The corruption and mismanagement of money associated with government contractors deeply shocks some conservatives, as did the political scandals that have characterized the administration. These people also do not support the jingoistic militarism that the Republican Party seems to stand for.
Finally Bush’s apparent dishonesty about the war, with regard to the Plame leak and now blaming gas prices on the Democrats while urging acceptance of off shore drilling as a solution, knowing full well that that it does not offer a solution (well, maybe one or two percent in fifteen or twenty years) and that oil companies have tens of millions of acres of undrilled land that they choose not to use at this time. They are shocked at the administration’s suppression of science and diminishment of the E.P.A.
They ask: What traditional convservative value has been respected by the Bush administration other than lip service to family values?
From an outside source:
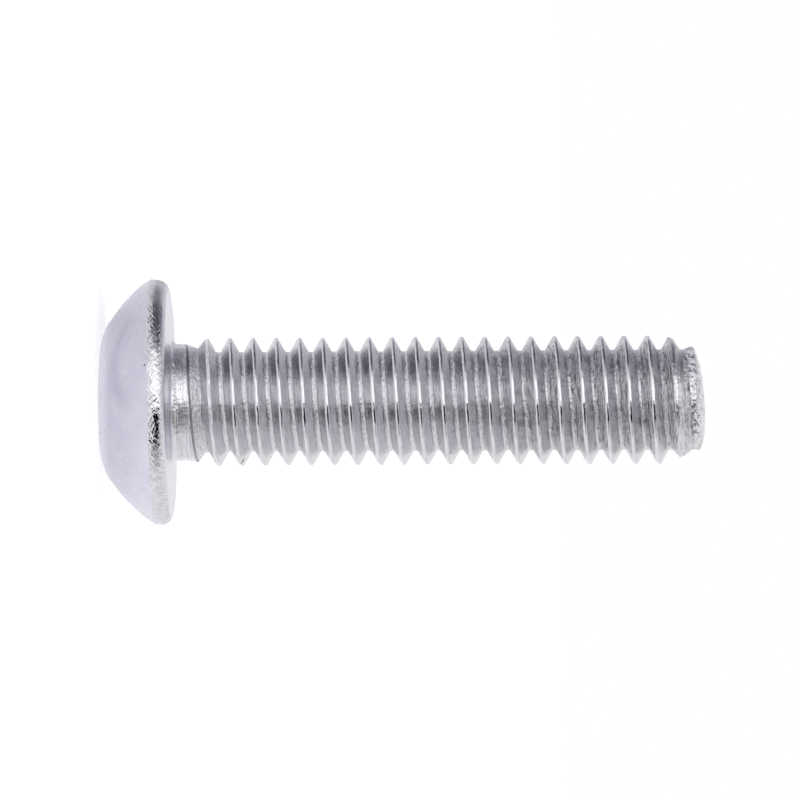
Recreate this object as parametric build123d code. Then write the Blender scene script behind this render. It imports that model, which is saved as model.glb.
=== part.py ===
"""Button head screw with a hexagon socket, M4 x 16, forged and thread-rolled from one blank.

All sizes are in millimetres. The screw stands on the flat land of its domed head, the one
face that it can stand on, with its axis on +Z: the land lies on z = 0, the bearing face
looks up at z = head_height, and the threaded end is at the top.

Heights named "above the bearing face" are measured from that face towards the thread.
"""

import math
import os

from build123d import *

# ---- head ----------------------------------------------------------------------------
head_diameter = 7.42  # over the rounded edge, the widest part
head_height = 2.2  # from the land to the bearing face
land_diameter = 3.78  # flat on top of the dome
edge_rounding = 0.5  # between the dome and the bearing face

# ---- hexagon socket, sunk into the land ----------------------------------------------
socket_across_flats = 2.5
socket_depth = 1.3  # length of the six flats
socket_point_angle = 140.0  # included angle of the punched bottom, in degrees
socket_mouth_diameter = 3.0  # of the chamfer at the mouth
socket_mouth_angle = 120.0  # included angle of that chamfer, in degrees

# ---- shank and thread ----------------------------------------------------------------
length = 16.0  # from the bearing face to the tip
neck_diameter = 3.54  # the plain blank under the head, which is the thread's pitch line
neck_fillet = 0.18  # under the head
major_diameter = 3.88  # over the thread's crests
pitch = 0.7
flank_angle = 60.0  # between neighbouring flanks, in degrees
crest_flat = pitch / 8  # flat left on each crest, as for any metric thread
root_flat = pitch / 6  # at the bottom of each groove

# ---- run-in under the head, where the rolling dies press in gradually ----------------
groove_start = 0.36  # above the bearing face: the roots begin to sink here
groove_run_in_angle = 20.0  # of the sinking roots to the axis, in degrees
crest_start = 0.52  # above the bearing face: the crests begin to rise here
crest_run_in_angle = 17.0  # of the rising crests to the axis, in degrees

# ---- point ---------------------------------------------------------------------------
end_diameter = 2.86  # of the flat end, just inside the thread's roots
point_angle = 24.0  # of the point's cone to the axis, in degrees

# ---- clearances of the groove's cutter, which leaves no mark of its own --------------
cutter_overrun = crest_flat / 2  # it stands this far out of the crests, and its turns don't meet
cutter_lift = 0.03  # it leaves the plain neck by this much before it ends

land_z = 0.0
bearing_z = land_z + head_height
neck_foot_z = bearing_z + neck_fillet
tip_z = bearing_z + length
head_radius = head_diameter / 2
land_radius = land_diameter / 2
neck_radius = neck_diameter / 2
major_radius = major_diameter / 2
end_radius = end_diameter / 2
half_flank = math.radians(flank_angle / 2)


def rise(run, angle):
    """The height over which a cone at this angle to the axis gains or loses a radius."""
    return run / math.tan(math.radians(angle))


def thread_depth():
    """Depth from crest to root, by the width that the flanks leave for the two flats."""
    return (pitch - crest_flat - root_flat) / 2 / math.tan(half_flank)


root_radius = major_radius - thread_depth()


def profile_face(outline):
    """A closed half profile, drawn as (radius, height), as a face in the XZ plane."""
    return Plane.XZ * make_face(outline)


def dome_circle():
    """The dome's radius and the height of its centre on the axis.

    The circle runs through the land's edge, and the edge rounding touches it from inside
    where that is as wide as the head: centre_z = offset + slope * radius, and
    radius**2 = land_radius**2 + centre_z**2.
    """
    rounding_x = head_radius - edge_rounding
    rounding_z = bearing_z - edge_rounding
    offset = (rounding_x**2 + rounding_z**2 - land_radius**2 - edge_rounding**2) / 2 / rounding_z
    slope = edge_rounding / rounding_z
    spread = math.sqrt(land_radius**2 * (1 - slope**2) + offset**2)
    radius = (offset * slope + spread) / (1 - slope**2)
    return radius, offset + slope * radius


def arc(centre, radius, start, end):
    """An arc about a centre, from one angle to another, both measured from straight down."""
    points = [
        (centre[0] + radius * math.sin(turn), centre[1] - radius * math.cos(turn))
        for turn in (start, (start + end) / 2, end)
    ]
    return ThreePointArc(*points)


def head():
    """The domed head, from its land up to the top of the fillet that leads into the neck."""
    dome_radius, dome_z = dome_circle()
    rounding_centre = (head_radius - edge_rounding, bearing_z - edge_rounding)
    meeting = math.atan2(rounding_centre[0], dome_z - rounding_centre[1])
    dome = arc((0, dome_z), dome_radius, math.atan2(land_radius, dome_z), meeting)
    edge = arc(rounding_centre, edge_rounding, meeting, math.pi)
    fillet_centre = (neck_radius + neck_fillet, neck_foot_z)
    foot = arc(fillet_centre, neck_fillet, 0, -math.pi / 2)
    bearing_face = Line(edge @ 1, foot @ 0)
    core = Polyline(foot @ 1, (0, neck_foot_z), (0, land_z), dome @ 0)
    return revolve(profile_face(dome + edge + bearing_face + foot + core), Axis.Z)


def shank_blank():
    """The shank's outline over its crests: neck, rising crests, thread and point."""
    crest_start_z = bearing_z + crest_start
    crest_full_z = crest_start_z + rise(major_radius - neck_radius, crest_run_in_angle)
    point_z = tip_z - rise(major_radius - end_radius, point_angle)
    outline = Polyline(
        (0, neck_foot_z),
        (neck_radius, neck_foot_z),
        (neck_radius, crest_start_z),
        (major_radius, crest_full_z),
        (major_radius, point_z),
        (end_radius, tip_z),
        (0, tip_z),
        close=True,
    )
    return revolve(profile_face(outline), Axis.Z)


def groove_section():
    """The cutter's section at the +X side: two flanks and the flat root between them."""
    outer_radius = major_radius + cutter_overrun
    half_root = root_flat / 2
    half_mouth = half_root + (outer_radius - root_radius) * math.tan(half_flank)
    outline = Polyline(
        (root_radius, -half_root),
        (outer_radius, -half_mouth),
        (outer_radius, half_mouth),
        (root_radius, half_root),
        close=True,
    )
    return profile_face(outline)


def thread_cutters():
    """The two cutters of the right-hand groove, which meet where it reaches full depth.

    The run-in goes down from there on a widening cone until it leaves the neck. The thread
    goes up on a cylinder, one edge to a turn, and past the tip.
    """
    full_depth_z = bearing_z + groove_start + rise(neck_radius - root_radius, groove_run_in_angle)
    section = Pos(0, 0, full_depth_z) * groove_section()
    cone_pitch = pitch / math.cos(math.radians(groove_run_in_angle))
    run_in_height = rise(neck_radius + cutter_lift - root_radius, groove_run_in_angle)
    downward = Pos(0, 0, full_depth_z) * Rot(180, 0, 0)
    run_in = downward * Helix(
        cone_pitch, run_in_height, root_radius, cone_angle=groove_run_in_angle
    )
    turns = math.ceil((tip_z - full_depth_z) / pitch) + 1
    turn = Helix(pitch, pitch, root_radius)
    thread = [Pos(0, 0, full_depth_z + index * pitch) * turn for index in range(turns)]
    return [sweep(section, path, is_frenet=True) for path in (run_in, thread)]


def shank():
    """The threaded shank, from the top of the fillet under the head to the tip."""
    return shank_blank() - thread_cutters()


def socket():
    """The punched hexagon socket: six flats, a conical bottom and a chamfered mouth."""
    corner_radius = socket_across_flats / 2 / math.cos(math.pi / 6)
    point_height = corner_radius / math.tan(math.radians(socket_point_angle / 2))
    mouth_radius = socket_mouth_diameter / 2
    mouth_height = mouth_radius / math.tan(math.radians(socket_mouth_angle / 2))
    hexagon = RegularPolygon(socket_across_flats / 2, 6, major_radius=False)
    prism = extrude(hexagon, socket_depth + point_height)
    punch_outline = Polyline(
        (0, land_z),
        (corner_radius, land_z),
        (corner_radius, land_z + socket_depth),
        (0, land_z + socket_depth + point_height),
        close=True,
    )
    mouth_outline = Polyline(
        (0, land_z), (mouth_radius, land_z), (0, land_z + mouth_height), close=True
    )
    punch = prism & revolve(profile_face(punch_outline), Axis.Z)
    return punch + revolve(profile_face(mouth_outline), Axis.Z)


def button_head_screw():
    """The finished screw, one solid."""
    screw = head() + shank() - socket()
    screw.label = "button_head_screw"
    return screw


def main():
    """Builds the screw, prints its main figures and writes its STEP file."""
    os.makedirs("parts", exist_ok=True)
    screw = button_head_screw()
    print(f"root diameter {2 * root_radius:.3f}, thread depth {thread_depth():.3f}")
    print(f"volume {screw.volume:.2f} mm3, size {screw.bounding_box().size}")
    export_step(screw, "parts/button_head_screw.step")


main()
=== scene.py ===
# %% [markdown]
# # A button head screw, M4 x 16
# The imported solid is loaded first. It fixes where everything goes: +Z is up, the screw stands on
# the flat land of its domed head, and its thread points straight up.

# %% Load the frame
import math

import bmesh
import bpy
from mathutils import Matrix, Vector, noise


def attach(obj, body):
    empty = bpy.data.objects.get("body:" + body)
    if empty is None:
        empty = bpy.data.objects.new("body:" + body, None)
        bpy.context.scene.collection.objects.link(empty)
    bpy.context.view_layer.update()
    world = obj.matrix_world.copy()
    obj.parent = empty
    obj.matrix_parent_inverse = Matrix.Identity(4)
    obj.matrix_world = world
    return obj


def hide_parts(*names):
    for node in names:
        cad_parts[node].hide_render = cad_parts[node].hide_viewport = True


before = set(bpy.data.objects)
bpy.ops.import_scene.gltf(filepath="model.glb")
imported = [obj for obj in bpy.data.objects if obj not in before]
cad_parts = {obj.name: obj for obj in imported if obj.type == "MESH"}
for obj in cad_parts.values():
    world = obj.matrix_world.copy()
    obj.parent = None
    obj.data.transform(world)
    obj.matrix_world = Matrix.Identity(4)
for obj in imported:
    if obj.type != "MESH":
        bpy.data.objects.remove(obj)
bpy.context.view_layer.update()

# %% [markdown]
# ## Directions
# A screw looks the same from every side, except that its thread climbs. So one bearing round
# the axis is chosen as the front. `FRONT` points at the camera and `BELOW` is what ends up at
# the foot of the picture, because the camera lies on its side: the tip points to the right.

# %% Front and below
MM = 0.001
BELOW_ANGLE = math.radians(-40)
BELOW = Vector((math.cos(BELOW_ANGLE), math.sin(BELOW_ANGLE), 0))
FRONT = Vector((0, 0, 1)).cross(-BELOW)
print("front", [round(c, 3) for c in FRONT], "below", [round(c, 3) for c in BELOW])

# %% [markdown]
# ## Camera
# A small part is shot from far back with a long lens, so that its sides stay parallel. The
# camera stands level with the upper third of the thread and looks slightly down towards the
# middle of the screw. It is turned on its side, and a third of a degree further.

# %% Camera
CAMERA_DISTANCE = 240 * MM
CAMERA_HEIGHT = 15.2 * MM
VIEW_WIDTH = 24.16 * MM
CAMERA_ROLL = math.radians(0.31)
AIM_HEIGHT = 9.03 * MM
AIM_ASIDE = 0.032 * MM
SENSOR_WIDTH = 36
aim = Vector((0, 0, AIM_HEIGHT)) - BELOW * AIM_ASIDE
camera_data = bpy.data.cameras.new("camera")
camera_data.sensor_width = SENSOR_WIDTH
camera_data.lens = SENSOR_WIDTH * CAMERA_DISTANCE / VIEW_WIDTH
camera_data.clip_start = 10 * MM
camera_data.clip_end = 10
camera = bpy.data.objects.new("camera", camera_data)
bpy.context.scene.collection.objects.link(camera)
bpy.context.scene.camera = camera
camera_place = FRONT * CAMERA_DISTANCE + Vector((0, 0, CAMERA_HEIGHT))
back = (camera_place - aim).normalized()
level = Vector((0, 0, 1)) - back * back.z
level.normalize()
upward = back.cross(level)
right = level * math.cos(CAMERA_ROLL) - upward * math.sin(CAMERA_ROLL)
up = upward * math.cos(CAMERA_ROLL) + level * math.sin(CAMERA_ROLL)
camera_turn = Matrix((right, up, back)).transposed().to_4x4()
camera.matrix_world = Matrix.Translation(camera_place) @ camera_turn
print("camera lens", round(camera_data.lens, 1), "mm")

# %% [markdown]
# ## Colours and nodes
# Colours are written as sRGB hex values, as a paint chart gives them, and one function turns
# them into the linear values that the shaders count in. One more function adds a node, with its
# settings and the links that run into it.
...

The business of government has not been on conservative tracks. Clinton’s administration was far truer to conservative principles than the current administration.
Anyway I was surprised to see that this attitude is shared by so many Republicans that the Republican Party is having a hard time with fund raising. People are refusing to give money to the Republican Party PAC that raises money for senatorial campaigns. To do an end run around this obstacle, the Republican Party is creating a PAC that does not collect money for the party but for conservative candidates.
It seems that to some degree the Republican Party may have lost its base in the course of catering to Bush’s base.